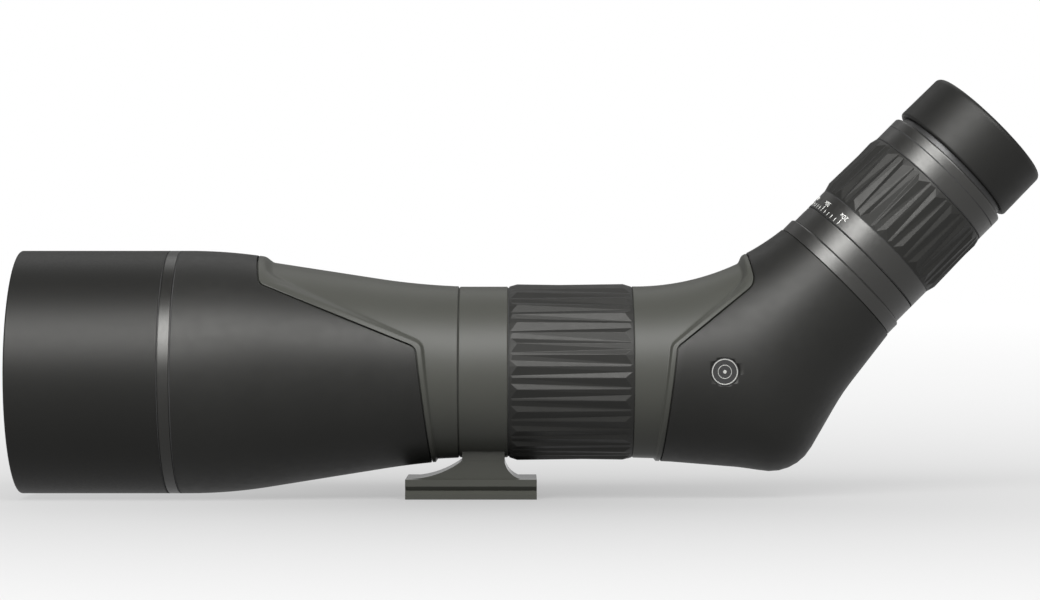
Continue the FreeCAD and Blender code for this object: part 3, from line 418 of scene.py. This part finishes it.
class Edge:
    """An armour edge in the side view: for each height, how far along x it lies."""

    def __init__(self, points, radii, offset=0.0):
        line = rounded_line(points, radii)
        run = np.gradient(line, axis=0)
        normal = np.stack([-run[:, 1], run[:, 0]], axis=1)
        normal /= np.linalg.norm(normal, axis=1)[:, None]
        line = line + normal * offset
        order = np.argsort(line[:, 1])
        self.z = line[order, 1]
        self.x = line[order, 0]

    def past(self, points):
        """How far along x points lie past the edge."""
        return points[:, 0] - np.interp(points[:, 2], self.z, self.x)


def crossing(edge, surface, first, last):
    """For every column, where a surface's running coordinate meets an edge."""
    low = np.full(COLUMNS, float(first))
    high = np.full(COLUMNS, float(last))
    for _ in range(HALVINGS):
        middle = (low + high) / 2
        before = edge.past(surface(middle)) < 0
        low = np.where(before, middle, low)
        high = np.where(before, high, middle)
    return (low + high) / 2


def blend_rows(start, end, count):
    """Evenly spaced coordinates from one row to the next, without the first."""
    return [start + (end - start) * (i / count) for i in range(1, count + 1)]


def eased(share):
    """A share from 0 to 1 with a soft start and end."""
    return share * share * (3 - 2 * share)


# ---------------------------------------------------------------- surfaces of barrel and elbow

LAND_X, LAND_R = traced(BARREL_LAND)
FIELD_X, FIELD_R = traced(BARREL_FIELD)


def barrel_point(x, depth=0.0, field=0.0):
    """The barrel's surface at x; depth lies below it, and field is 1 on the recessed casting."""
    land = np.interp(x, LAND_X, LAND_R)
    low = np.interp(x, FIELD_X, FIELD_R)
    return MAIN.points(x, land + (low - land) * field - depth, ANGLES)


def skin(angle):
    """The armour's thickness at a fan angle in degrees."""
    return SKIN_THIN + SKIN_GROWTH * eased(np.clip(angle / SKIN_ANGLE, 0, 1))


def half_width(angle):
    """Half of the elbow's width across the view at a fan angle in degrees."""
    share = eased(np.clip((angle - NARROW_FROM) / (FAN_ANGLE - NARROW_FROM), 0, 1))
    return HALF_WIDTH + (HALF_WIDTH_END - HALF_WIDTH) * share


HEEL_LINE = rounded_line(HEEL, HEEL_CORNERS) - (FAN_X, FAN_Z)
HEEL_ANGLE = np.degrees(np.arctan2(HEEL_LINE[:, 0], -HEEL_LINE[:, 1]))
HEEL_REACH = np.linalg.norm(HEEL_LINE, axis=1)


def top_reach(angle):
    """Distance from the hinge line to the housing's concave top."""
    x, z, radius = TOP_ARC
    turn = np.radians(angle)
    out = np.stack([np.sin(turn), -np.cos(turn)], axis=-1)
    gap = np.array((FAN_X - x, FAN_Z - z))
    along = out @ gap
    return -along + np.sqrt(along ** 2 - gap @ gap + radius ** 2)


def elbow_point(angle, depth=0.0, field=0.0):
    """The elbow's surface at a fan angle in degrees; depth and field as for the barrel."""
    inset = skin(angle) * field + depth
    near = top_reach(angle) - skin(angle) + inset
    far = np.interp(angle, HEEL_ANGLE, HEEL_REACH) - inset
    across = half_width(angle) - inset
    middle, half = (near + far) / 2, (far - near) / 2
    along = middle - half * np.sin(ANGLES)
    turn = np.radians(angle)
    x = FAN_X + along * np.sin(turn)
    y = -across * np.cos(ANGLES)
    z = FAN_Z - along * np.cos(turn)
    return np.stack([x, y, z], axis=-1)


# ---------------------------------------------------------------- armour and castings

def armour_edge_rows(surface, start, edge, inward):
    """Rows along the armour's outside, round its edge and down into the seam."""
    rows = [surface(t) for t in blend_rows(start, edge(-EDGE_ROUND), ARMOUR_ROWS)]
    rows.append(surface(edge(-EDGE_ROUND * ROUND_FAR), EDGE_ROUND * ROUND_NEAR))
    rows.append(surface(edge(-EDGE_ROUND * ROUND_NEAR), EDGE_ROUND * ROUND_FAR))
    rows.append(surface(edge(0.0), EDGE_ROUND))
    rows.append(surface(edge(0.0), SEAM_DEPTH))
    rows.append(inward(edge(0.0)))
    return rows


def casting_rows(surface, edge, band, bevel, hidden, end):
    """Rows from below the armour, up out of the seam, along the land and down its bevel."""
    rows = [surface(t, 0.0, 1.0) for t in blend_rows(hidden, edge(SEAM), HIDDEN_ROWS)]
    rows.append(surface(edge(SEAM), SEAM_DEPTH))
    rows.append(surface(edge(SEAM), LIP_ROUND))
    lip = edge(SEAM + LIP_ROUND)
    rows.append(surface(lip))
    rows.extend(surface(t) for t in blend_rows(lip, band, LAND_ROWS))
    for step, t in enumerate(blend_rows(band, bevel, BEVEL_ROWS), start=1):
        rows.append(surface(t, 0.0, eased(step / BEVEL_ROWS)))
    rows.extend(surface(t, 0.0, 1.0) for t in blend_rows(bevel, end, CASTING_ROWS))
    return rows


def make_front(rubber, paint):
    """The front armour and the tapered casting that it leaves bare on top."""
    start, end = MAIN.span("front_barrel")
    start_row, end_row = np.full(COLUMNS, start + FRONT_GAP), np.full(COLUMNS, end)

    def edge(offset):
        return crossing(Edge(FRONT_EDGE, FRONT_CORNERS, offset), barrel_point, start, end)

    def under(x):
        return barrel_point(x, UNDER_GAP, 1.0)

    rows = [under(start_row), barrel_point(start_row, END_ROUND)]
    rows.append(barrel_point(start_row + END_ROUND))
    rows += armour_edge_rows(barrel_point, start_row + END_ROUND, edge, under)
    rows += [under(t) for t in blend_rows(edge(0.0), start_row, UNDER_ROWS)][:-1]
    armour = ring_mesh("front_armour_skin", rows, "barrel", rubber)
    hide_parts("front_armour")

    band = crossing(Edge(FRONT_BAND, FRONT_CORNERS), barrel_point, start, end)
    bevel = crossing(Edge(FRONT_BEVEL, FRONT_CORNERS), lambda x: barrel_point(x, 0.0, 1.0), start, end)
    rows = [barrel_point(start_row, 0.0, 1.0)]
    rows += casting_rows(barrel_point, edge, band, bevel, start_row, end_row - FACE_CHAMFER)
    rows.append(barrel_point(end_row, FACE_CHAMFER, 1.0))
    neck = end - NECK_DEPTH
    bore = [(end, NECK_BORE), (neck, NECK_BORE), (neck, NECK_STEP), *BARREL_BORE]
    bore += [(BARREL_BORE[-1][0], CELL_BORE), (start + FRONT_GAP, CELL_BORE)]
    for x, radius in bore:
        rows.append(MAIN.points(np.full(COLUMNS, x), np.full(COLUMNS, radius), ANGLES))
    casting = ring_mesh("front_barrel_casting", rows, "barrel", paint)
    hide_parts("front_barrel")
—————
**GOAL**
Return all the data exactly as given.

**FINISHED EXERCISE**
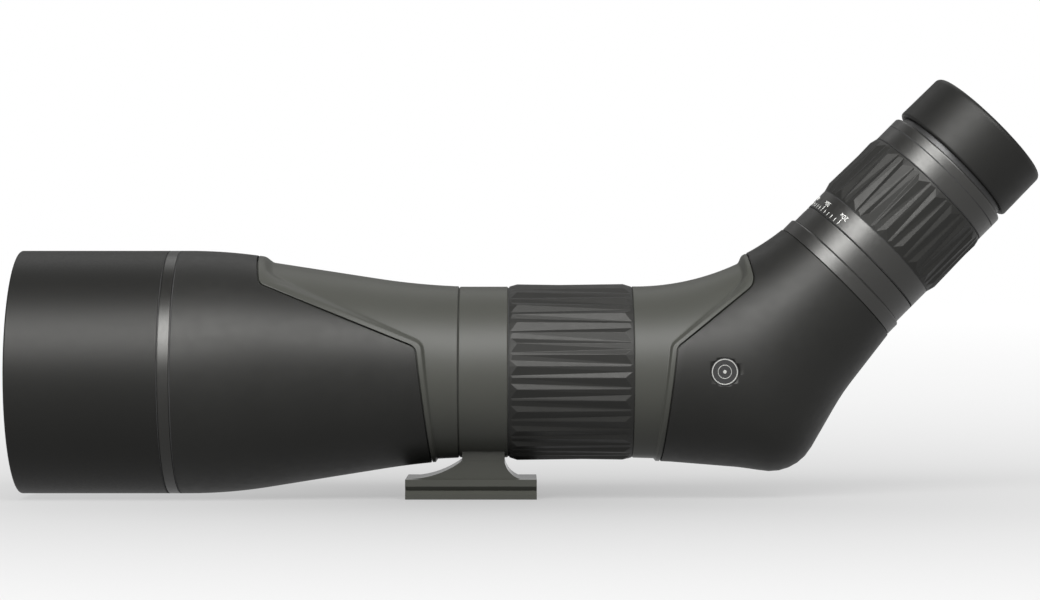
Continue the FreeCAD and Blender code for this object: part 3, from line 418 of scene.py. This part finishes it.
class Edge:
    """An armour edge in the side view: for each height, how far along x it lies."""

    def __init__(self, points, radii, offset=0.0):
        line = rounded_line(points, radii)
        run = np.gradient(line, axis=0)
        normal = np.stack([-run[:, 1], run[:, 0]], axis=1)
        normal /= np.linalg.norm(normal, axis=1)[:, None]
        line = line + normal * offset
        order = np.argsort(line[:, 1])
        self.z = line[order, 1]
        self.x = line[order, 0]

    def past(self, points):
        """How far along x points lie past the edge."""
        return points[:, 0] - np.interp(points[:, 2], self.z, self.x)


def crossing(edge, surface, first, last):
    """For every column, where a surface's running coordinate meets an edge."""
    low = np.full(COLUMNS, float(first))
    high = np.full(COLUMNS, float(last))
    for _ in range(HALVINGS):
        middle = (low + high) / 2
        before = edge.past(surface(middle)) < 0
        low = np.where(before, middle, low)
        high = np.where(before, high, middle)
    return (low + high) / 2


def blend_rows(start, end, count):
    """Evenly spaced coordinates from one row to the next, without the first."""
    return [start + (end - start) * (i / count) for i in range(1, count + 1)]


def eased(share):
    """A share from 0 to 1 with a soft start and end."""
    return share * share * (3 - 2 * share)


# ---------------------------------------------------------------- surfaces of barrel and elbow

LAND_X, LAND_R = traced(BARREL_LAND)
FIELD_X, FIELD_R = traced(BARREL_FIELD)


def barrel_point(x, depth=0.0, field=0.0):
    """The barrel's surface at x; depth lies below it, and field is 1 on the recessed casting."""
    land = np.interp(x, LAND_X, LAND_R)
    low = np.interp(x, FIELD_X, FIELD_R)
    return MAIN.points(x, land + (low - land) * field - depth, ANGLES)


def skin(angle):
    """The armour's thickness at a fan angle in degrees."""
    return SKIN_THIN + SKIN_GROWTH * eased(np.clip(angle / SKIN_ANGLE, 0, 1))


def half_width(angle):
    """Half of the elbow's width across the view at a fan angle in degrees."""
    share = eased(np.clip((angle - NARROW_FROM) / (FAN_ANGLE - NARROW_FROM), 0, 1))
    return HALF_WIDTH + (HALF_WIDTH_END - HALF_WIDTH) * share


HEEL_LINE = rounded_line(HEEL, HEEL_CORNERS) - (FAN_X, FAN_Z)
HEEL_ANGLE = np.degrees(np.arctan2(HEEL_LINE[:, 0], -HEEL_LINE[:, 1]))
HEEL_REACH = np.linalg.norm(HEEL_LINE, axis=1)


def top_reach(angle):
    """Distance from the hinge line to the housing's concave top."""
    x, z, radius = TOP_ARC
    turn = np.radians(angle)
    out = np.stack([np.sin(turn), -np.cos(turn)], axis=-1)
    gap = np.array((FAN_X - x, FAN_Z - z))
    along = out @ gap
    return -along + np.sqrt(along ** 2 - gap @ gap + radius ** 2)


def elbow_point(angle, depth=0.0, field=0.0):
    """The elbow's surface at a fan angle in degrees; depth and field as for the barrel."""
    inset = skin(angle) * field + depth
    near = top_reach(angle) - skin(angle) + inset
    far = np.interp(angle, HEEL_ANGLE, HEEL_REACH) - inset
    across = half_width(angle) - inset
    middle, half = (near + far) / 2, (far - near) / 2
    along = middle - half * np.sin(ANGLES)
    turn = np.radians(angle)
    x = FAN_X + along * np.sin(turn)
    y = -across * np.cos(ANGLES)
    z = FAN_Z - along * np.cos(turn)
    return np.stack([x, y, z], axis=-1)


# ---------------------------------------------------------------- armour and castings

def armour_edge_rows(surface, start, edge, inward):
    """Rows along the armour's outside, round its edge and down into the seam."""
    rows = [surface(t) for t in blend_rows(start, edge(-EDGE_ROUND), ARMOUR_ROWS)]
    rows.append(surface(edge(-EDGE_ROUND * ROUND_FAR), EDGE_ROUND * ROUND_NEAR))
    rows.append(surface(edge(-EDGE_ROUND * ROUND_NEAR), EDGE_ROUND * ROUND_FAR))
    rows.append(surface(edge(0.0), EDGE_ROUND))
    rows.append(surface(edge(0.0), SEAM_DEPTH))
    rows.append(inward(edge(0.0)))
    return rows


def casting_rows(surface, edge, band, bevel, hidden, end):
    """Rows from below the armour, up out of the seam, along the land and down its bevel."""
    rows = [surface(t, 0.0, 1.0) for t in blend_rows(hidden, edge(SEAM), HIDDEN_ROWS)]
    rows.append(surface(edge(SEAM), SEAM_DEPTH))
    rows.append(surface(edge(SEAM), LIP_ROUND))
    lip = edge(SEAM + LIP_ROUND)
    rows.append(surface(lip))
    rows.extend(surface(t) for t in blend_rows(lip, band, LAND_ROWS))
    for step, t in enumerate(blend_rows(band, bevel, BEVEL_ROWS), start=1):
        rows.append(surface(t, 0.0, eased(step / BEVEL_ROWS)))
    rows.extend(surface(t, 0.0, 1.0) for t in blend_rows(bevel, end, CASTING_ROWS))
    return rows


def make_front(rubber, paint):
    """The front armour and the tapered casting that it leaves bare on top."""
    start, end = MAIN.span("front_barrel")
    start_row, end_row = np.full(COLUMNS, start + FRONT_GAP), np.full(COLUMNS, end)

    def edge(offset):
        return crossing(Edge(FRONT_EDGE, FRONT_CORNERS, offset), barrel_point, start, end)

    def under(x):
        return barrel_point(x, UNDER_GAP, 1.0)

    rows = [under(start_row), barrel_point(start_row, END_ROUND)]
    rows.append(barrel_point(start_row + END_ROUND))
    rows += armour_edge_rows(barrel_point, start_row + END_ROUND, edge, under)
    rows += [under(t) for t in blend_rows(edge(0.0), start_row, UNDER_ROWS)][:-1]
    armour = ring_mesh("front_armour_skin", rows, "barrel", rubber)
    hide_parts("front_armour")

    band = crossing(Edge(FRONT_BAND, FRONT_CORNERS), barrel_point, start, end)
    bevel = crossing(Edge(FRONT_BEVEL, FRONT_CORNERS), lambda x: barrel_point(x, 0.0, 1.0), start, end)
    rows = [barrel_point(start_row, 0.0, 1.0)]
    rows += casting_rows(barrel_point, edge, band, bevel, start_row, end_row - FACE_CHAMFER)
    rows.append(barrel_point(end_row, FACE_CHAMFER, 1.0))
    neck = end - NECK_DEPTH
    bore = [(end, NECK_BORE), (neck, NECK_BORE), (neck, NECK_STEP), *BARREL_BORE]
    bore += [(BARREL_BORE[-1][0], CELL_BORE), (start + FRONT_GAP, CELL_BORE)]
    for x, radius in bore:
        rows.append(MAIN.points(np.full(COLUMNS, x), np.full(COLUMNS, radius), ANGLES))
    casting = ring_mesh("front_barrel_casting", rows, "barrel", paint)
    hide_parts("front_barrel")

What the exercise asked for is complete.